TASK INSTRUCTIONS |
Repeat, exactly, the run of lines that opens with the line containing "for count, name" and closes with the line containing "bpy.context.scene.collection.objects.link(empty)", and leave all other lines out.
-- start --
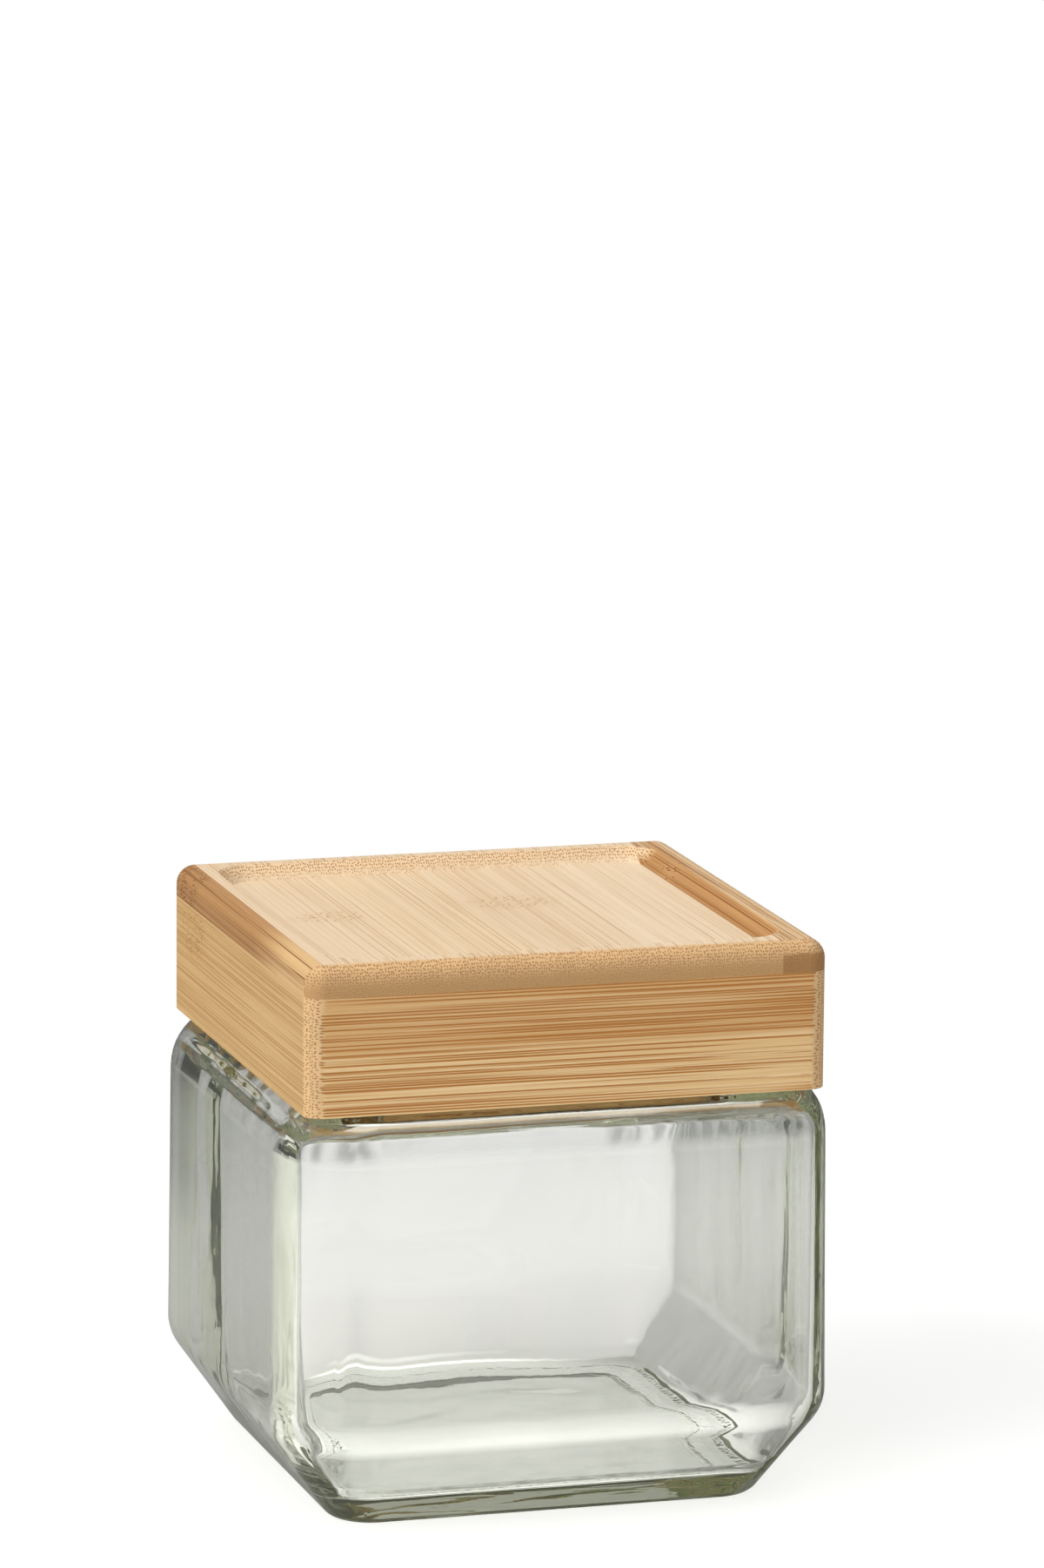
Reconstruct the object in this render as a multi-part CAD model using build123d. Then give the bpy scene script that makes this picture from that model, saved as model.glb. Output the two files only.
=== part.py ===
from build123d import *
from math import atan, atan2, degrees, hypot
import os

# Square glass storage jar with a lift-off bamboo lid that has a recess for stacking.
# Sizes are in millimetres. The origin is the centre of the jar's foot, +Z is up, the front is -Y.

# Glass body, outside
BODY_WIDTH = 118.1        # across the flats at the widest place, where the walls meet the slanted flanks
BODY_CORNER_R = 18.1      # upright corners at that place, seen from above
WALL_DRAFT = 0.5          # each wall leans in by this much up to the shoulder
SEAT_HEIGHT = 88.0        # table to the flat seat that the lid stands on
SHOULDER_R = 12.5
SHOULDER_CROWN = 1.7      # the shoulder's curve would top out this far above the seat
FOOT_SETBACK = 13.85      # the base's sharp edge lies this far inside the widest place
FOOT_CORNER_R = 8.8
FOOT_HEIGHT = 19.7        # table to the widest place
FOOT_BLEND_R = 10.7       # rounding between flank and wall
BASE_EDGE_R = 3.4         # rounding where the jar meets the table
PUSH_UP_DEPTH = 1.2       # hollow under the base, so that only a ring touches the table
PUSH_UP_LEAN = 60.0       # degrees that the hollow's edge leans in
PUSH_UP_CORNER_R = 6.0
BEARING_WIDTH = 7.0       # ring that carries the jar, from the base's sharp edge inwards

# Glass body, neck
NECK_CLEARANCE = 2.0      # between the neck and the lid's rails
NECK_CORNER_R = 13.0
NECK_RISE = 18.0          # above the seat
NECK_THICKNESS = 4.0
RIM_CHAMFER = 1.2         # eases both edges of the rim

# Glass body, inside
WALL_THICKNESS = 4.6
FLOOR_THICKNESS = 7.0
INNER_CORNER_R = 13.0
INNER_FLOOR_R = 4.0       # rounding between the inside floor and its slanted flank
INNER_SHOULDER = 5.5      # slope under the shoulder, where the walls turn in
THROAT_CHAMFER = 2.0      # slope where the shoulder turns up into the neck

# Lid, outside
LID_SETBACK = 4.05        # the lid's sides lie this far inside the widest place of the glass
LID_HEIGHT = 30.9
TOP_THICKNESS = 6.4       # the board on top; the rails below make up the rest of the height
LID_EDGE_R = 4.0          # upright corners and the edge round the top
STAVE_WIDTH = 24.0        # strips that the board is glued up from
FIRST_STAVE_WIDTH = 4.0   # the sliver left at the left-hand side when the board was sawn to size
RAIL_THICKNESS = 8.0

# Lid, recess that takes the foot of the next jar
RECESS_DEPTH = 3.0
RECESS_RUN = 3.0          # how far the recess wall leans outwards over its depth
RECESS_CORNER_R = 8.5
NEST_CLEARANCE = 0.3      # between the foot's sharp edge and the edge of the recess floor

# Lid, plug and seal under the board
PLUG_THICKNESS = 14.0
PLUG_CLEARANCE = 2.0      # between the plug and the inside of the neck
PLUG_CHAMFER = 1.2
GROOVE_HEIGHT = 4.0
GROOVE_DEPTH = 2.5
GROOVE_ABOVE_PLUG_FOOT = 1.8
SEAL_CLEARANCE = 0.3      # between the relaxed lips and the glass
SEAL_LIP_HEIGHT = 1.1
SEAL_LIP_PITCH = 2.0
SEAL_LIP_ABOVE_GROOVE = 0.4
SEAL_LIPS = 2

# One overrun for every cutter, so that no cut ends flush with a face
OVERRUN = 5.0

foot_width = BODY_WIDTH - 2 * FOOT_SETBACK
crown_height = SEAT_HEIGHT + SHOULDER_CROWN
rim_height = SEAT_HEIGHT + NECK_RISE
lid_width = BODY_WIDTH - 2 * LID_SETBACK
lid_top = SEAT_HEIGHT + LID_HEIGHT
board_height = lid_top - TOP_THICKNESS
neck_width = lid_width - 2 * (RAIL_THICKNESS + NECK_CLEARANCE)
mouth_width = neck_width - 2 * NECK_THICKNESS
mouth_corner_r = NECK_CORNER_R - NECK_THICKNESS
plug_width = mouth_width - 2 * PLUG_CLEARANCE
plug_corner_r = mouth_corner_r - PLUG_CLEARANCE
plug_foot_height = board_height - PLUG_THICKNESS
groove_base_height = plug_foot_height + GROOVE_ABOVE_PLUG_FOOT
groove_width = plug_width - 2 * GROOVE_DEPTH
groove_corner_r = plug_corner_r - GROOVE_DEPTH


def square_face(width, corner_r, height):
    """A square with rounded corners, lying level at a height."""
    return Pos(0, 0, height) * RectangleRounded(width, width, corner_r)


def square_block(width, corner_r, bottom, top):
    """An upright block on a square with rounded corners."""
    return extrude(square_face(width, corner_r, bottom), top - bottom)


def edges_at(solid, height):
    """The edges that lie level at a height."""
    tolerance = 1e-4 * BODY_WIDTH
    return solid.edges().filter_by_position(Axis.Z, height - tolerance, height + tolerance)


def level_face(solid, height):
    """The largest face that lies level at a height."""
    tolerance = 1e-4 * BODY_WIDTH
    faces = solid.faces().filter_by(Axis.Z)
    return faces.filter_by_position(Axis.Z, height - tolerance, height + tolerance).sort_by(SortBy.AREA)[-1]


def lean_angle(run, rise):
    """The angle from upright of a face that leans by a run over a rise."""
    return degrees(atan(run / rise))


def around(face):
    """A face's edges in order round the Z axis."""
    return sorted(face.edges(), key=lambda edge: atan2((edge @ 0.5).Y, (edge @ 0.5).X))


def flared_block(low, high):
    """A block between two level rounded squares, with flat flanks and ruled corners."""
    sides = []
    for below, above in zip(around(low), around(high)):
        if below.geom_type == GeomType.LINE:
            sides.append(Face(Wire.make_polygon([below @ 0, below @ 1, above @ 1, above @ 0])))
        else:
            sides.append(Face.make_surface_from_curves(below, above))
    return Solid(Shell([low.face(), high.face()] + sides))


def jar_outside():
    """Slanted foot, walls that lean in slightly, rounded shoulder with a flat seat, and neck."""
    base = square_face(foot_width, FOOT_CORNER_R, 0)
    widest = square_face(BODY_WIDTH, BODY_CORNER_R, FOOT_HEIGHT)
    lean = lean_angle(WALL_DRAFT, crown_height - SHOULDER_R - FOOT_HEIGHT)
    body = flared_block(base, widest) + extrude(widest, crown_height - FOOT_HEIGHT, taper=lean)
    body = fillet(edges_at(body, crown_height), SHOULDER_R)
    body = fillet(edges_at(body, FOOT_HEIGHT), FOOT_BLEND_R)
    body = fillet(edges_at(body, 0), BASE_EDGE_R)
    body -= square_block(BODY_WIDTH, BODY_CORNER_R, SEAT_HEIGHT, rim_height)
    return body + square_block(neck_width, NECK_CORNER_R, crown_height - SHOULDER_R, rim_height)


def jar_inside():
    """The space inside the glass, from the floor up through the mouth."""
    slope = FOOT_SETBACK / FOOT_HEIGHT
    flank_offset = WALL_THICKNESS * hypot(FOOT_SETBACK, FOOT_HEIGHT) / FOOT_HEIGHT
    flank_top = FOOT_HEIGHT + (flank_offset - WALL_THICKNESS) / slope
    ceiling = crown_height - WALL_THICKNESS
    widest = square_face(BODY_WIDTH - 2 * WALL_THICKNESS, INNER_CORNER_R, flank_top)
    lean = lean_angle(FOOT_SETBACK, FOOT_HEIGHT)
    space = extrude(widest, FLOOR_THICKNESS - flank_top, taper=lean)
    space += extrude(widest, ceiling - flank_top)
    space = chamfer(edges_at(space, ceiling), INNER_SHOULDER)
    space = fillet(edges_at(space, FLOOR_THICKNESS), INNER_FLOOR_R)
    space += square_block(mouth_width, mouth_corner_r, ceiling - OVERRUN, rim_height + OVERRUN)
    return chamfer(level_face(space, ceiling).inner_wires()[0].edges(), THROAT_CHAMFER)


def push_up():
    """The shallow hollow under the base."""
    width = foot_width - 2 * BEARING_WIDTH
    hollow = extrude(square_face(width, PUSH_UP_CORNER_R, 0), PUSH_UP_DEPTH, taper=PUSH_UP_LEAN)
    return hollow + square_block(width, PUSH_UP_CORNER_R, -OVERRUN, 0)


def glass_jar():
    """Pressed glass body, one piece."""
    jar = jar_outside() - jar_inside() - push_up()
    return chamfer(edges_at(jar, rim_height), RIM_CHAMFER)


def lid_board():
    """The whole glued-up top board, rounded over and with the stacking recess routed in it."""
    board = square_block(lid_width, LID_EDGE_R, board_height, lid_top)
    board = fillet(edges_at(board, lid_top), LID_EDGE_R)
    floor_height = lid_top - RECESS_DEPTH
    floor_face = square_face(foot_width + 2 * NEST_CLEARANCE, RECESS_CORNER_R - RECESS_RUN, floor_height)
    lean = lean_angle(RECESS_RUN, RECESS_DEPTH)
    recess = extrude(floor_face, RECESS_DEPTH + OVERRUN, taper=-lean)
    return board - recess


def top_staves():
    """The board's strips, from left to right, with the grain running front to back."""
    board = lid_board()
    seams = [-lid_width / 2]
    seam = seams[0] + FIRST_STAVE_WIDTH
    while seam < lid_width / 2:
        seams.append(seam)
        seam += STAVE_WIDTH
    seams.append(lid_width / 2)
    for left, right in zip(seams, seams[1:]):
        strip = Pos((left + right) / 2, 0, (board_height + lid_top) / 2)
        strip *= Box(right - left, lid_width, TOP_THICKNESS)
        yield board & strip


def lid_rail(turn):
    """One mitred rail of the frame, made at the front and turned about the jar's axis."""
    outer = lid_width / 2
    inner = outer - RAIL_THICKNESS
    plan = Polygon((-outer, -outer), (outer, -outer), (inner, -inner), (-inner, -inner), align=None)
    rail = extrude(Pos(0, 0, SEAT_HEIGHT) * plan, board_height - SEAT_HEIGHT)
    rail &= square_block(lid_width, LID_EDGE_R, SEAT_HEIGHT, board_height)
    return Rot(0, 0, turn) * rail


def plug_board():
    """Block glued under the board that drops into the mouth, grooved for the seal."""
    plug = square_block(plug_width, plug_corner_r, plug_foot_height, board_height)
    plug = chamfer(edges_at(plug, plug_foot_height), PLUG_CHAMFER)
    groove_top = groove_base_height + GROOVE_HEIGHT
    groove = square_block(plug_width + OVERRUN, plug_corner_r, groove_base_height, groove_top)
    groove -= square_block(groove_width, groove_corner_r, groove_base_height, groove_top)
    return plug - groove


def seal_ring():
    """Silicone band that fills the plug's groove, with lips that lean out towards the glass."""
    groove_top = groove_base_height + GROOVE_HEIGHT
    ring = square_block(plug_width, plug_corner_r, groove_base_height, groove_top)
    reach = PLUG_CLEARANCE - SEAL_CLEARANCE
    lean = lean_angle(reach, SEAL_LIP_HEIGHT)
    for count in range(SEAL_LIPS):
        root_height = groove_base_height + SEAL_LIP_ABOVE_GROOVE + count * SEAL_LIP_PITCH
        ring += extrude(square_face(plug_width, plug_corner_r, root_height), SEAL_LIP_HEIGHT, taper=-lean)
    return ring - square_block(groove_width, groove_corner_r, groove_base_height, groove_top)


parts = {"glass_jar": glass_jar(), "plug_board": plug_board(), "seal_ring": seal_ring()}
for count, stave in enumerate(top_staves(), start=1):
    parts[f"top_stave_{count}"] = stave
for count, name in enumerate(["front_rail", "right_rail", "back_rail", "left_rail"]):
    parts[name] = lid_rail(count * 90)

os.makedirs("parts", exist_ok=True)
for name, solid in parts.items():
    solid.label = name
    export_step(solid, f"parts/{name}.step")
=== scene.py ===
from math import ceil, cos, pi, radians, sin, tan

import bmesh
import bpy
from mathutils import Matrix, Vector


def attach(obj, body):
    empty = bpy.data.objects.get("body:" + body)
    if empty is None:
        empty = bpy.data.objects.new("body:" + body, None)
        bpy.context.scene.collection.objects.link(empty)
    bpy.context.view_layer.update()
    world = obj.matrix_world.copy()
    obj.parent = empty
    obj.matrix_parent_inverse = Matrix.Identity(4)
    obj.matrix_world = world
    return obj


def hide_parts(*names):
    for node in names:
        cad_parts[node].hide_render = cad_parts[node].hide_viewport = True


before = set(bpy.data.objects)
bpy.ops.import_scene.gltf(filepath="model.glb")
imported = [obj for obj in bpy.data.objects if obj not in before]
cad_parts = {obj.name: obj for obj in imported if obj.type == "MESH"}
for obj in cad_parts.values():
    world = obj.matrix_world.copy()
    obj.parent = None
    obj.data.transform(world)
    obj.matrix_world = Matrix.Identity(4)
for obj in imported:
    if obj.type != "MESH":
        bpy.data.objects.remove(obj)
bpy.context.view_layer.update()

# Glass jar. Clear soda-lime glass, pressed in one piece: a slanted foot, flat walls with round
# corners, a shoulder ground level as the lid's seat, and a neck. The plunger leaves the inside
# slightly uneven, and the ring that the jar stands on is stippled.
MM = 0.001
SAME_PLACE = 0.001 * MM
FOOT_HALF, FOOT_CORNER, BASE_EDGE = 45.2, 8.8, 3.4
WIDEST_HALF, WIDEST_CORNER, WIDEST_HEIGHT, KNUCKLE_R = 59.02, 18.1, 19.7, 10.7
SHOULDER_HALF, SHOULDER_CROWN, SHOULDER_R = 58.44, 89.7, 12.5
SEAT_HEIGHT, SEAT_HALF, SEAT_CORNER, SEAT_EDGE = 87.92, 52.3, 11.5, 0.3
HOLLOW_HALF, HOLLOW_CORNER, HOLLOW_DEPTH, HOLLOW_RUN = 38.2, 6.0, 1.2, 2.1
NECK_HALF, NECK_CORNER, NECK_ROOT, RIM_HEIGHT, RIM_R = 45.0, 13.0, 1.0, 105.96, 1.9
MOUTH_HALF, THROAT_R = 41.0, 3.0
INNER_HALF, INNER_CORNER, INNER_CEILING, INNER_SHOULDER_R = 54.45, 10.2, 83.6, 6.4
INNER_KNUCKLE_HEIGHT, INNER_KNUCKLE_R = 21.15, 9.0
INNER_FLOOR_HALF, INNER_FLOOR, INNER_FLOOR_R = 44.5, 7.0, 1.4
LEAST_CORNER = 2.0
CORNER_STEPS = 14
ARC_STEP = radians(7.5)
WALL_STEP = 4.0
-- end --
OUTPUT OF THE EXERCISE |
for count, name in enumerate(["front_rail", "right_rail", "back_rail", "left_rail"]):
    parts[name] = lid_rail(count * 90)

os.makedirs("parts", exist_ok=True)
for name, solid in parts.items():
    solid.label = name
    export_step(solid, f"parts/{name}.step")
=== scene.py ===
from math import ceil, cos, pi, radians, sin, tan

import bmesh
import bpy
from mathutils import Matrix, Vector


def attach(obj, body):
    empty = bpy.data.objects.get("body:" + body)
    if empty is None:
        empty = bpy.data.objects.new("body:" + body, None)
        bpy.context.scene.collection.objects.link(empty)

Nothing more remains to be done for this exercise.